The front of the case is also lockable, although the key design is not a unique one. It does stop little ones pulling a drive out however.

The case is not a tool-less design, but a standard screwdriver is all I needed to put the system together. Because the C2750D4I has a small heatsink, cable management was easy enough, although the placement of the 24-pin ATX power connector meant that the cable had to go all the way across the motherboard.  At the top we also have the 4 bays for 2.5” drives:

Silverstone suggested the 300W PSU that we used for the build, but if a PCIe device was installed we would have had to have used a 24-pin extension cable.  Similarly, the SATA cables suggested had a small issue on the bottom SATA port:

Using my own ears (unfortunately I am not equipped to measure audio performance), the three fans installed, when active, were audible enough to disturb quiet scenes in a movie and you might not want it nearby overnight, but certainly silent compared to my normal PC or the busy road I live next to. Temperature readings from the CPU gave 40ºC at idle and 53ºC at load.

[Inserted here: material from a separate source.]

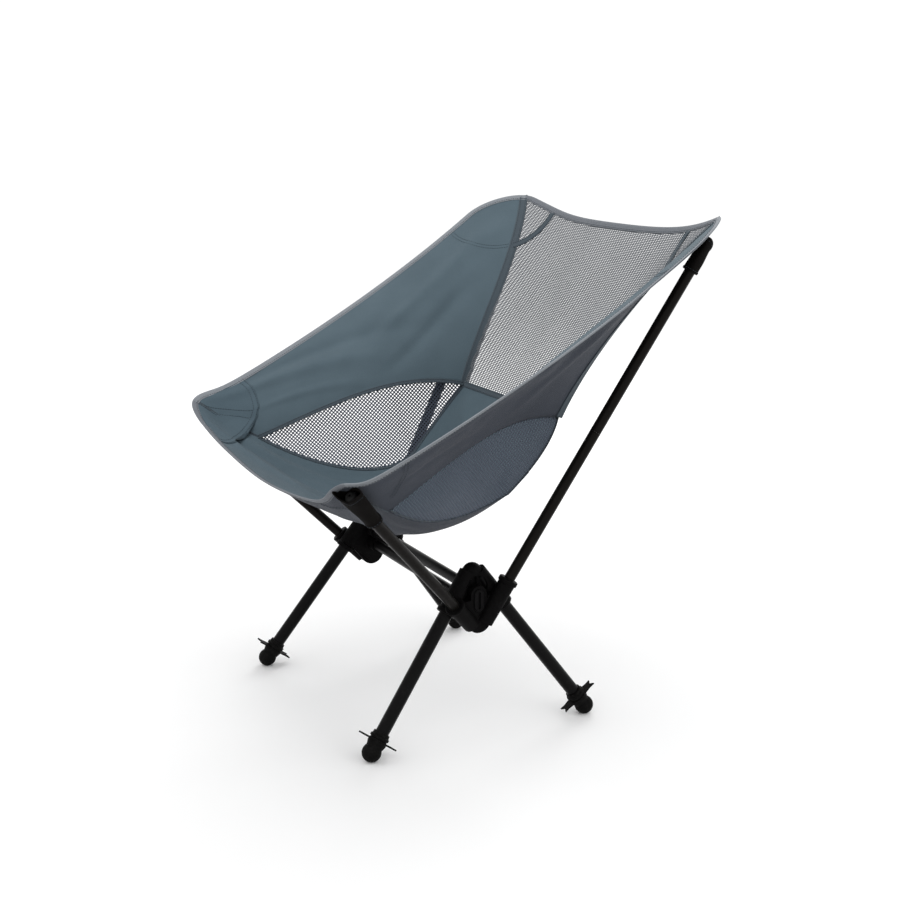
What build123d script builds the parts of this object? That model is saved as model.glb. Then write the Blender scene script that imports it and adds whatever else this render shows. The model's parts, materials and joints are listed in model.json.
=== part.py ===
"""Ultralight backpacking chair: a fabric sling on a shock-corded pole frame.

Row frame: +Z up, +X the sitter's left, the sitter faces -Y. The origin is on the floor, under
the middle of the whole chair. Everything is in millimetres.

Two moulded hubs, one each side, are joined by two cross tubes. Each hub has an inner pair of
sockets that open downwards for the legs and an outer pair that open upwards for the seat pole
and the upright. The legs pull out of their sockets against the shock cords inside them.
"""

import os

from build123d import *

os.makedirs("parts", exist_ok=True)

# ---------------------------------------------------------------- driving dimensions
HUB_Y = -38.7  # the hubs' own plane, behind which the back leans

# Leg axes: they meet inside the hub and end in the middle of the ball feet.
LEG_APEX = (149.0, 1.5, 221.2)
FRONT_FOOT = (177.3, -154.9, 12.0)
REAR_FOOT = (179.6, 154.9, 12.0)
LEG_RADIUS = 8.6
LEG_WALL = 1.0
LEG_SOCKET_BOTTOM = 16.0  # from the apex, along the leg
LEG_SOCKET_MOUTH = 70.0
LEG_END_GAP = 14.0  # from the ball's centre to the tube's lower end

# Upper poles: their axes nearly meet low in the outer layer of the hub.
SEAT_POLE_ROOT = (157.9, 2.6, 138.6)
SEAT_POLE_TIP = (255.5, -212.4, 367.1)
UPRIGHT_ROOT = (165.1, 2.6, 138.6)
UPRIGHT_TIP = (240.2, 281.2, 622.7)
POLE_RADIUS = 7.0
POLE_WALL = 0.8
SEAT_SOCKET_BOTTOM = 20.0
SEAT_SOCKET_MOUTH = 63.0
UPRIGHT_SOCKET_BOTTOM = 20.0
UPRIGHT_SOCKET_MOUTH = 77.0
UPRIGHT_JOINT = 292.0  # where the upright's two sections meet, from its root
FERRULE_HALF = 28.0
TIP_LENGTH = 7.0  # the pole tip's dome past the tube

FIT = 0.06  # radial clearance of a tube in its socket

# Cross tubes, one above the other, square to the hubs.
CROSS_RADIUS = 7.0
CROSS_WALL = 0.8
CROSS_HEIGHTS = (191.6, 171.3)
CROSS_END = 155.0
COLLAR_START = 127.0

# Hub body
WEB_INNER = 143.0
WEB_OUTER = 164.0
BOSS_OUTER = 171.0
BOSS_HEIGHT = 181.0
BOSS_HALF_WIDTH = 11.2
BOSS_HALF_LENGTH = 19.0
CAVITY_HALF_WIDTH = 7.0
CAVITY_HALF_LENGTH = 14.6
CAVITY_FLOOR = 156.0
ARM_CUT = 30.0  # where an arm becomes a piece of its own, from where its axes meet

# Feet
BALL_RADIUS = 12.4  # its lowest 0.4 mm is worn flat on the floor
WING_HEIGHT = 15.6  # from the ball's centre, along the leg
WING_THICKNESS = 2.0

# Shock cord
CORD_RADIUS = 1.5
CORD_START = 7.0  # from the point where a hub's axes meet
CHANNEL_RADIUS = 2.4
KNOT_RADIUS = 3.2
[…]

Total power draw, at the wall with my drives installed using the 300W PSU on a 240V line was 52 W at idle.

Ganesh also has this motherboard in to test and will be examining the storage performance in due course.

Silverstone DS380
Price Link
Model Name SST-DS380B
Material Aluminium door, SECC body
Motherboard Size Mini-ITX, DTX
Drive Bays 8 x 3.5"/2.5" Hot Swappable
4 x 2.5"
Cooling 1 x Rear 120mm 1200 RPM 22 dBA
2 x Side 120mm 1200 RPM 22 dBA
Expansion Slots 2
Front IO 2 x USB 3.0
1 x Headphone
1 x Microphone
Expansion Card 11" x 4.38"
CPU Cooler 57 mm
Dimensions 211 mm x 285 mm x 360 mm
21.6 liters
Warranty Period 1 Year
Product Page Link


ASRock C2750D4I Overview, Visual Inspection, Board Features ASRock C2750D4I BIOS and Software
Comments Locked


View All Comments

  • A5 - Tuesday, April 29, 2014 - link

    For HTPC, I'd think you would probably want to get a small GPU for decode help anyway, so that would be where your audio comes from as well.
  • bernstein - Tuesday, April 29, 2014 - link

    yeah it's a shame this doesn't come with a hdmi connector... then i'd be sold. even though i wouldn't use any of the sata plugs and just hook a sas controller+expander up to it...
    hdmi + ecc + pcie x8 capability cpu+mobo for $400 would be a steal
  • slayernine - Tuesday, April 29, 2014 - link

    QNAP's Intel Atom models have HDMI.
  • bernstein - Tuesday, April 29, 2014 - link

    yeah if only they had fanless 10+ bay models for less than $1000.
  • bernstein - Tuesday, April 29, 2014 - link

    oh and one that runs zfs
  • Gralgrathor - Thursday, May 21, 2015 - link

    10+ disks without cooling? They won't last a day... And why would you need a hdmi-connector on a server mobo?
  • DanNeely - Tuesday, April 29, 2014 - link

    At $400 it's priced out of the core HTPC market; it's clearly intended as an entry level large storage server. As pointed out below, the spaghetti explosion from wiring a dozen drives with individual cables makes it unsuitable for most enterprise use (or prosumers who know better).
  • Samus - Wednesday, April 30, 2014 - link

    For $400 you could put together a better HTPC/NAS combo solution with an AMD AM1 ITX system and an Areca SAS RAID card in a PCIe slot. You'd get a superior onboard GPU with HDMI, native USB 3.0, and a better RAID card, not some Marvell crap.

    Athlon 5350


    Areca PCIe 8-port SAS

    This motherboard is interesting and ASRock is a solid consumer OEM, but it's a little premature of them to be getting into rack space.
  • UpSpin - Wednesday, April 30, 2014 - link

    You don't have to buy the overpriced octa core board, but could buy the identical quad core version ASRock C2550D4I for $280.

    Your mainboard doesn't support ECC RAM and your SAS Controller only supports 8 SATA drives without further expanders. Together with the two SATA connectors on the mainboard you got only 10.

    The quad core has an even lower TDP of 14W vs. 20W of the octa version. The C2750 has a faster CPU compared to your Athlon 5350.

    The only disadvantage is the poor IGP. Considering that this is more a storage/server board, less a HTPC (who wants 12 noisy hard drives in the living room?) and the unbeatable price, it's a very interesting porduct in my opinion.
  • Samus - Friday, May 2, 2014 - link

    Well, UpSpin, that would be why I said 'htpc/nas'

    If you purely want a NAS, there are probably better solutions than what I outlined, but for a hybrid (and who is to say the NAS wont be SSD's or 2.5" 2TB drives that are dead silent) this board, like Ian pointed out, is kind of a joke for an HTPC solution. It is VERY market specific, and virtually ALL AT readers aren't part of that market. This board is grossly overpriced, especially for something with ASRocks name on it. Even cold-storage servers should have USB 3.0 or eSATA. and quality products don't use some buggy $3.00 Marvell chipset that wipes arrays at random.